- **Supplied material**
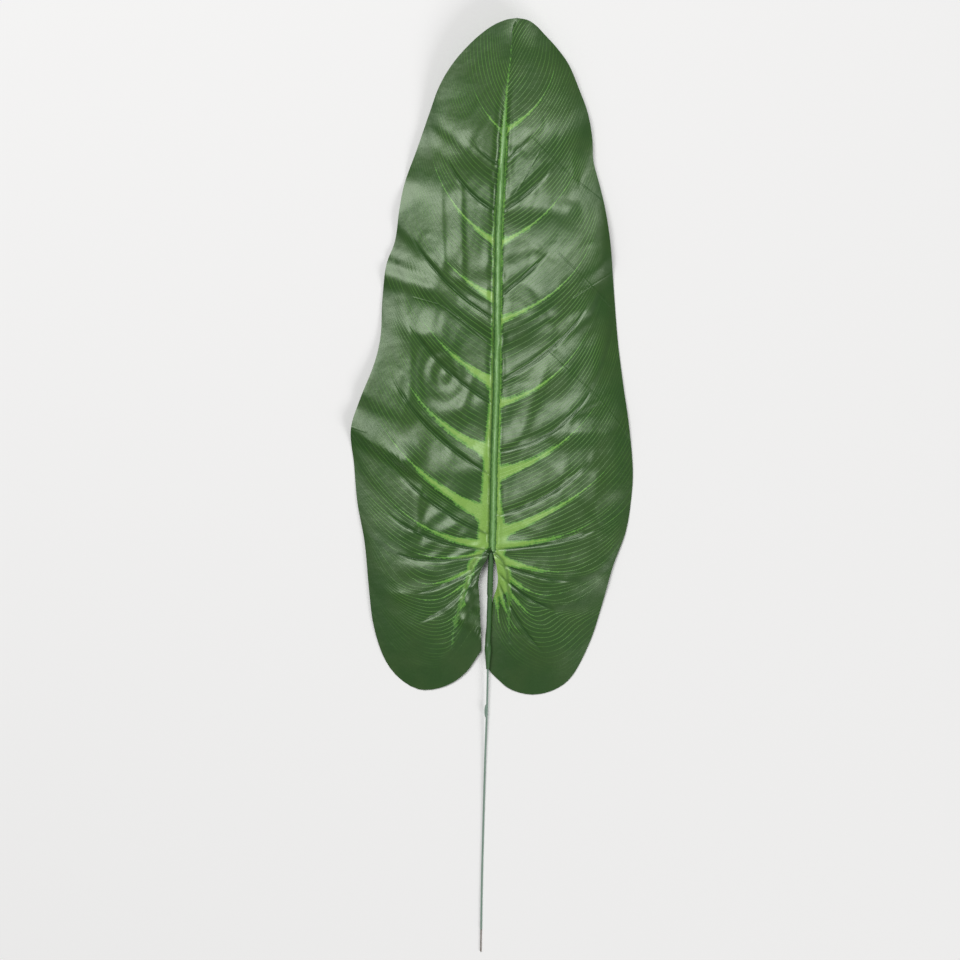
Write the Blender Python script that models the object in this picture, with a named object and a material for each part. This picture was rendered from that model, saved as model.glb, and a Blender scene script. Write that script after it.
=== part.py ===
# An artificial anthurium leaf lying face up. A printed cloth blade lies on a moulded rib frame, whose
# sleeve holds a coated steel wire as the stem. Lengths here are in millimetres, with +Y to the tip and
# the surface that the leaf lies on at z = 0.
import bmesh
import bpy
import numpy as np
from mathutils import Matrix, Vector
from mathutils.bvhtree import BVHTree

MM = 0.001

# Blade
BLADE_THICKNESS = 0.7
ROWS_PER_GUIDE = 2
COLUMNS = 16
COLUMNS_AT_MIDRIB = (0.0, 2.2, 4.6, 8.0)

# Pressed relief of the blade
MIDRIB_RIDGE_HEIGHT = 1.9
MIDRIB_RIDGE_WIDTH = 3.0
MIDRIB_VALLEY_DEPTH = 1.2
MIDRIB_VALLEY_OFFSET = 7.5
MIDRIB_VALLEY_WIDTH = 3.2
MIDRIB_RIDGE_FADES = (365.0, 325.0)  # y where the ridge starts and is full
GROOVE_DEPTH = 1.4
GROOVE_SPREAD = 0.3  # in guides

# Rib frame
RIB_GAP = 0.65
LOBE_RIB_GAP = 1.1  # these cross the blade's folds and not along them
RIB_ROOT_RADIUS = 1.3
RIB_END_RADIUS = 0.7
RIB_SIDES = 4
RIB_LOWEST = 0.8  # of the radius, which keeps its flat underside above z = 0
RIB_START = 0.03
MIDRIB_BAR_SPAN = (350.0, -58.0)
MIDRIB_BAR_FLAT = (225.0, -40.0)  # its underside is flat at z = 0 between these
MIDRIB_BAR_HALF_WIDTH = 2.2
MIDRIB_BAR_SHOULDER = 1.5
MIDRIB_BAR_END_DEPTH = 2.0
MIDRIB_BAR_STATIONS = 29

# Stem
SLEEVE_SIDES = 14
SLEEVE_BORE_RADIUS = 1.1
SLEEVE_BORE_START = -79.0
COATING_RADIUS = 0.85
COATING_BORE_RADIUS = 0.55
COATING_SPAN = (-80.0, -401.0)
CORE_RADIUS = 0.3  # inside the coat, from which it keeps a gap
CORE_SPAN = (-79.6, -401.3)
BARE_END_RADIUS = 0.65
BARE_END = -421.0
STEM_STEP = 9.0
STEM_SIDES = 10
BEAD_CENTRE = (-4.8, -204.0)
BEAD_HALF_SIZE = (1.6, 6.0, 1.5)

# Midrib, from the tip to the notch: the root of each shared guide
MIDRIB = [
    (19.4, 414.5), (17.1, 382), (13.1, 348), (10.8, 318), (9, 287.5), (6.8, 244.5), (5.9, 217), (5.4, 168),
    (5.2, 147), (4.4, 91.5), (3.8, 71.5), (2.4, 28.5), (1.9, 7), (1.4, -29.5), (0.9, -46.5), (0.6, -54), (0.5, -59),
]

# Height of the blade's face along the midrib, guide by guide
MIDRIB_HEIGHT = [22, 17, 11.5, 8.8, 8.4, 8.4, 8.6, 8.6, 8.6, 8.6, 8.6, 8.6, 8.6, 8.8, 9, 9.2, 9.4]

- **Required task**
Give back the listing exactly, please, from its first line to the line containing "GROOVE_SPREAD = 0.3", inclusive, and nothing past that line.

- **Finished task**
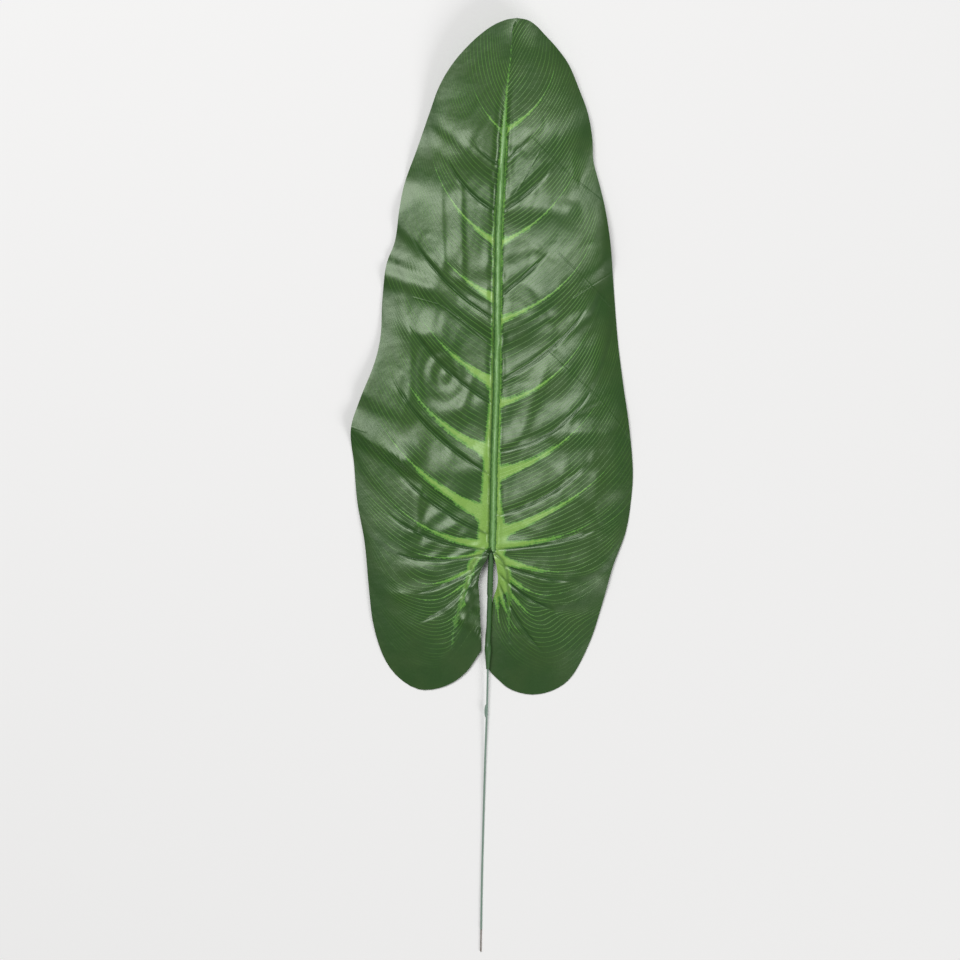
Write the Blender Python script that models the object in this picture, with a named object and a material for each part. This picture was rendered from that model, saved as model.glb, and a Blender scene script. Write that script after it.
=== part.py ===
# An artificial anthurium leaf lying face up. A printed cloth blade lies on a moulded rib frame, whose
# sleeve holds a coated steel wire as the stem. Lengths here are in millimetres, with +Y to the tip and
# the surface that the leaf lies on at z = 0.
import bmesh
import bpy
import numpy as np
from mathutils import Matrix, Vector
from mathutils.bvhtree import BVHTree

MM = 0.001

# Blade
BLADE_THICKNESS = 0.7
ROWS_PER_GUIDE = 2
COLUMNS = 16
COLUMNS_AT_MIDRIB = (0.0, 2.2, 4.6, 8.0)

# Pressed relief of the blade
MIDRIB_RIDGE_HEIGHT = 1.9
MIDRIB_RIDGE_WIDTH = 3.0
MIDRIB_VALLEY_DEPTH = 1.2
MIDRIB_VALLEY_OFFSET = 7.5
MIDRIB_VALLEY_WIDTH = 3.2
MIDRIB_RIDGE_FADES = (365.0, 325.0)  # y where the ridge starts and is full
GROOVE_DEPTH = 1.4
GROOVE_SPREAD = 0.3  # in guides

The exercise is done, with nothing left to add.